しかし、戦後、そうした基本理念を忘れた世間では世襲の愚を再び繰り返す。
日本の戦後の創業大企業も、政治家もその子供が跡目をとるということが多い。
兄弟争いから跡目争いまで、小さい会社も大きい会社も同族企業にはかならずと言ってよいほど同じ問題がある。まず、兄弟の問題があり、そして跡目の問題になる。

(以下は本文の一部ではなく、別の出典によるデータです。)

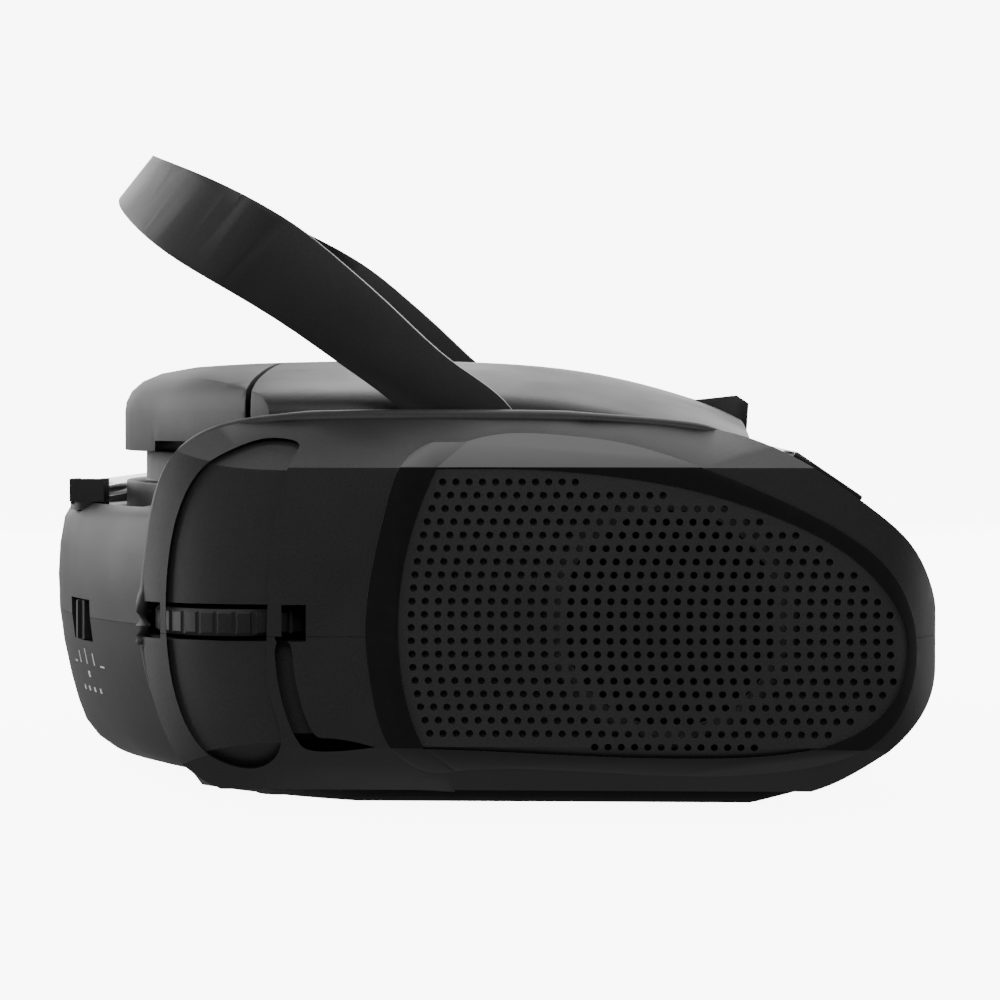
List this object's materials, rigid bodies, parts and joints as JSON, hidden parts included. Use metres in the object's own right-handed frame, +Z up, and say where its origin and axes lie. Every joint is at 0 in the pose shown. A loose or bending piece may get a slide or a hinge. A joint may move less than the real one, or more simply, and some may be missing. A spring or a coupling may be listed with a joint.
{
  "type": "boombox",
  "caption": "Compact black CD and radio boombox with raised carrying handle, curved side grilles, domed disc lid and folded antenna.",
  "frame": {"origin": "middle of the footprint, on the plane the rubber feet stand on", "axes": "+Z up, front faces -Y, +X is the listener's right; the handle swings about X"},
  "size_m": [0.2906, 0.255, 0.1806],
  "materials": {
    "matte_black_abs": "fine spark-eroded texture, matte",
    "handle_abs": "smooth satin matte",
    "gloss_black": "polished piano black",
    "grille_steel": "perforated steel, matte black powder coat",
    "display_window": "smoked acrylic, polished",
    "key_plastic": "satin",
    "control_plastic": "satin moulded black",
    "chrome": "polished chrome plate",
    "steel": "bright zinc-plated steel",
    "paper_cone": "black coated paper",
    "circuit_board": "phenolic paper board, satin",
    "component_plastic": "moulded nylon, matte",
    "rubber": "matte",
    "copper_winding": "taped winding"
  },
  "bodies": {
    "root": {"aux_jack": "component_plastic", "band_switch_body": "component_plastic", "base_skirt": "matte_black_abs", "battery_bay": "matte_black_abs", "battery_springs": "steel", "cd_well": "matte_black_abs", "display_lens": "display_window", "display_module": "component_plastic", "drive_chassis": "steel", "function_switch_body": "component_plastic", "guide_rods": "steel", "handle_pivot_pins": "steel", "key_board": "circuit_board", "left_crescent_trim": "gloss_black", "left_grille": "grille_steel", "left_speaker_basket": "steel", "left_speaker_cone": "paper_cone", "left_speaker_magnet": "component_plastic", "left_speaker_surround": "gloss_black", "lid_hinge_pin": "steel", "lower_housing": "matte_black_abs", "main_board": "circuit_board", "mains_inlet": "component_plastic", "rear_neck": "matte_black_abs", "rear_top_cover": "matte_black_abs", "right_crescent_trim": "gloss_black", "right_grille": "grille_steel", "right_speaker_basket": "steel", "right_speaker_cone": "paper_cone", "right_speaker_magnet": "component_plastic", "right_speaker_surround": "gloss_black", "rubber_feet": "rubber", "sled_motor": "steel", "spindle_motor": "steel", "transformer": "copper_winding", "tuning_capacitor": "component_plastic", "upper_housing": "matte_black_abs", "volume_pot": "component_plastic"},
    "handle": {"handle": "handle_abs", "handle_grip_cover": "handle_abs"},
    "lid": {"cd_lid": "matte_black_abs"},
    "volume_wheel": {"volume_wheel": "control_plastic"},
    "tuning_wheel": {"tuning_wheel": "control_plastic"},
    "function_knob": {"function_switch_knob": "control_plastic"},
    "band_knob": {"band_switch_knob": "control_plastic"},
    "antenna_swivel": {"antenna_base": "control_plastic"},
    "antenna_outer": {"antenna_outer_tube": "chrome"},
    "antenna_middle": {"antenna_middle_tube": "chrome"},
    "antenna_end": {"antenna_tip": "chrome"},
    "spindle": {"spindle_hub": "control_plastic", "spindle_shaft": "steel"},
    "sled": {"laser_sled": "component_plastic"},
    "sled_gear": {"sled_gear": "component_plastic"},
    "battery_door": {"battery_door": "matte_black_abs"},
    "key_previous": {"key_previous": "key_plastic"},
    "key_play": {"key_play": "key_plastic"},
    "key_next": {"key_next": "key_plastic"},
    "key_stop": {"key_stop": "key_plastic"},
    "key_memory": {"key_memory": "key_plastic"},
    "key_repeat": {"key_repeat": "key_plastic"}
  },
  "joints": [
    {"name": "handle_swing", "type": "hinge", "parent": "root", "child": "handle", "pos_m": [0, -0.008, 0.097], "axis": [1, 0, 0], "range_deg": [-30, 50]},
    {"name": "lid_swing", "type": "hinge", "parent": "root", "child": "lid", "pos_m": [0, 0.056, 0.1182], "axis": [-1, 0, 0], "range_deg": [0, 40]},
    {"name": "volume_turn", "type": "hinge", "parent": "root", "child": "volume_wheel", "pos_m": [-0.12043, 0.0567, 0.0505], "axis": [0, 0, 1], "range_deg": [-140, 140]},
    {"name": "tuning_turn", "type": "hinge", "parent": "root", "child": "tuning_wheel", "pos_m": [0.12043, 0.0567, 0.0505], "axis": [0, 0, 1], "range_deg": [-90, 90]},
    {"name": "function_slide", "type": "slide", "parent": "root", "child": "function_knob", "axis": [0.8949, 0.4462, 0], "range_m": [-0.0032, 0.0032]},
    {"name": "band_slide", "type": "slide", "parent": "root", "child": "band_knob", "axis": [0.8949, -0.4462, 0], "range_m": [-0.0032, 0.0032]},
    {"name": "antenna_turn", "type": "hinge", "parent": "root", "child": "antenna_swivel", "pos_m": [-0.052, 0.111, 0.084], "axis": [0, 0, 1], "range_deg": [0, 100]},
    {"name": "antenna_tilt", "type": "hinge", "parent": "antenna_swivel", "child": "antenna_outer", "pos_m": [-0.052, 0.111, 0.084], "axis": [0, -1, 0], "range_deg": [0, 90]},
    {"name": "antenna_pull_middle", "type": "slide", "parent": "antenna_outer", "child": "antenna_middle", "axis": [1, 0, 0], "range_m": [0, 0.085]},
    {"name": "antenna_pull_end", "type": "slide", "parent": "antenna_middle", "child": "antenna_end", "axis": [1, 0, 0], "range_m": [0, 0.085]},
    {"name": "spindle_spin", "type": "hinge", "parent": "root", "child": "spindle", "pos_m": [0, -0.011, 0.085], "axis": [0, 0, 1], "continuous": true},
    {"name": "sled_travel", "type": "slide", "parent": "root", "child": "sled", "axis": [1, 0, 0], "range_m": [0, 0.031]},
    {"name": "sled_gear_turn", "type": "hinge", "parent": "root", "child": "sled_gear", "pos_m": [0.048, 0.0178, 0.0804], "axis": [0, 0, 1], "range_deg": [-5, 240]},
    {"name": "battery_door_release", "type": "slide", "parent": "root", "child": "battery_door", "axis": [0, 0, -1], "range_m": [0, 0.03]},
    {"name": "key_previous_press", "type": "slide", "parent": "root", "child": "key_previous", "axis": [0, 0.6798, -0.7334], "range_m": [0, 0.0012], "stiffness_N_per_m": 400, "springref_m": -0.001},
    {"name": "key_play_press", "type": "slide", "parent": "root", "child": "key_play", "axis": [0, 0.6798, -0.7334], "range_m": [0, 0.0012], "stiffness_N_per_m": 400, "springref_m": -0.001},
    {"name": "key_next_press", "type": "slide", "parent": "root", "child": "key_next", "axis": [0, 0.6798, -0.7334], "range_m": [0, 0.0012], "stiffness_N_per_m": 400, "springref_m": -0.001},
    {"name": "key_stop_press", "type": "slide", "parent": "root", "child": "key_stop", "axis": [0, 0.8412, -0.5408], "range_m": [0, 0.0012], "stiffness_N_per_m": 400, "springref_m": -0.001},
    {"name": "key_memory_press", "type": "slide", "parent": "root", "child": "key_memory", "axis": [0, 0.8412, -0.5408], "range_m": [0, 0.0012], "stiffness_N_per_m": 400, "springref_m": -0.001},
    {"name": "key_repeat_press", "type": "slide", "parent": "root", "child": "key_repeat", "axis": [0, 0.8412, -0.5408], "range_m": [0, 0.0012], "stiffness_N_per_m": 400, "springref_m": -0.001}
  ],
  "couplings": [
    {"joint": "sled_gear_turn", "follows": "sled_travel", "rad_per_m": 117.6}
  ]
}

動物学者の話で、子育てを行う生き物の教育方針は、たいていの場合、一人立ちする知恵を子供に伝えるということにあるという話を聞いたことがある。食料を与えたりや巣を作ってやる親はいない。人間だけが、子供に資産を残そうとする場合が多いという。本来、親から子に伝えるべきものは、そういうものではなく知恵でなければならない。世襲の多くは、院政をひいたりして知恵よりも権力の世襲だけを豪腕で行う場合が多いようだ。創業者の意思がそうでなくとも、親族の意思や思惑がそうした状況にしてしまうこともありがちだ。
人の組織というものは大勢いるというだけですでに公器である。創業者もその公器の上にのっとって仕事を重ねて結果を出す。
世襲という親族争いに巻き込まれた人々こそいいつらの皮である。創業の苦労は楽しいものだが、散逸し滅びていく組織の苦労は哀しいものだ。その努力と時間は暗闇だ。
人々をそのよう暗闇に巻き込むような同族企業をなくすためにも、禅譲という言葉をモラルのひとつにしてもらいたいものだ。